Senran Kagura: Peach Ball has just two pinball tables: Peach Land and Spooky Shinobi Park. Each table has different themes and backgrounds players can unlock, but nothing to quintessentially change how the table plays. Through all five hours of the campaign, it’ll just be the same two tables over and over, which can sound monotonous. However, the pinball gameplay has enough features that repeated plays never grows rote, with plenty of bells and whistles to keep each run buzzing with excitement.
Peach Land is the standout of the two tables. The theme park design of it is inviting and its layout is thoughtful and full of character, especially as you begin to learn the tricks of the table. There are teacup bumpers to hit, a Ferris Wheel to activate, a drop ride, and more. A lot of love went into the creation of this table and it shows. There is clearly some love in the design of Spooky Shinobi Park as well, but it’s general design is too similar to Peach Land, and its gimmick — mini-games you can activate when you collect enough coins — can often be difficult to activate.

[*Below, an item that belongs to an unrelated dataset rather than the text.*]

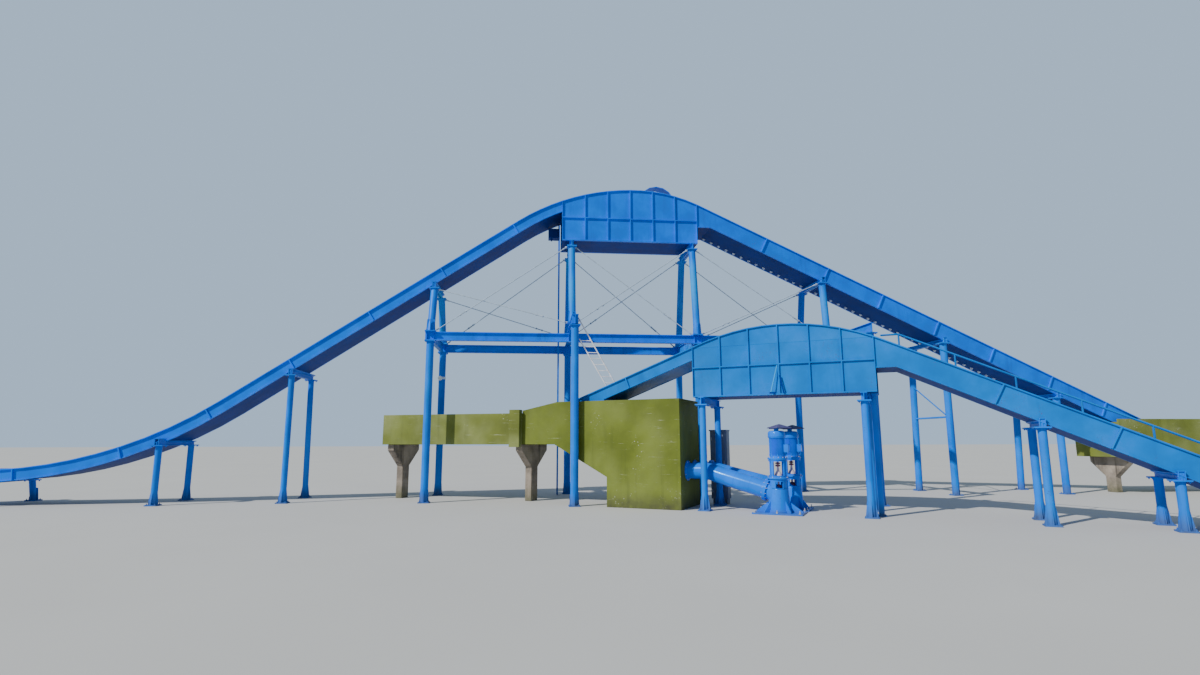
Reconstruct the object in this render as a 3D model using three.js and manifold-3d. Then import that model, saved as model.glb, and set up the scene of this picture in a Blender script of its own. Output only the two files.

Unlike a regular game of pinball, Peach Ball encourages players to shake the table, using either the Joy-Con motion controls or thumb sticks, and doing so can help player rack up the points. Each table has one of the five girls at the center of it and if you hit them in their special spots — boobs, butt, taint — you’ll score massive points. One of the best ways to send that score flying is to trap the ball behind the girl, creating a situation where it’s always bouncing off her. Bumping the table is one of the ways to make this happen, but you can also do it with a perfect shot. You should know that Peach Ball does not feature true-to-life pinball physics — they feel tilted in the players favor — but it never crosses a line to where the game is too easy.
As you play each table, you’ll have a growing series of challenges to complete. These are listed to the right of the screen during gameplay and can ask you to score a certain number of points, hit the ball into a specific location multiple times, or repeatedly bump the girl with the ball. Score enough points and you’ll open the opportunity for a Sexy Challenge. These are pinball mini-games where the object is to hit whatever little toys dot the table enough times that your girl ends up in a compromising situation. Some of these challenges include rubber ducks that get the girls all wet, an ice cream truck that gets them sticky, or magical top hats that produce a pair of tickling hands.
It’s all very tongue-in-cheek and never crosses over into being grossly exploitative. Even the Super Sexy Challenge, the final bit of each table where you’re just smacking Peach Balls directly into the girl’s boobs or butt, is all in good fun. But that fun feels limited when there are only five girls and just two tables.
Outside of the story mode, players have access to a free mode that allows them to play to their hearts content. Playing either mode will net you coins to spend in the in-game shop, and there is a lot of content here to unlock. New clothes, hairstyles, Peach Ball designs, artwork, music, and more is up for grabs, and unlike with a lot of games, I thoroughly enjoyed going through and unlocking everything in the game because the core gameplay is so damn entertaining. And yes, the dressing room returns with costumes, diorama poses, and the Reflexions-like intimacy mode that lets you touch the girls all over.
Marvelous and Honey∞Parade Games’ biggest mistake with Senran Kagura: Peach Ball was treating it as a budget title because it deserves so much more: more tables, more girls, more everything. Combining the cheeseball sexuality of Senran with pinball is perhaps the most brilliant idea this franchise has ever had and the execution of what is here is nearly flawless. But the lack of a diverse set of pinball tables and a curtailed cast keep Peach Ball from reaching the excellence it could have so easily achieved if the developers had more time and more ideas for what they wanted Peach Ball to be.
[This review is based on a retail build of the game provided by the publisher.]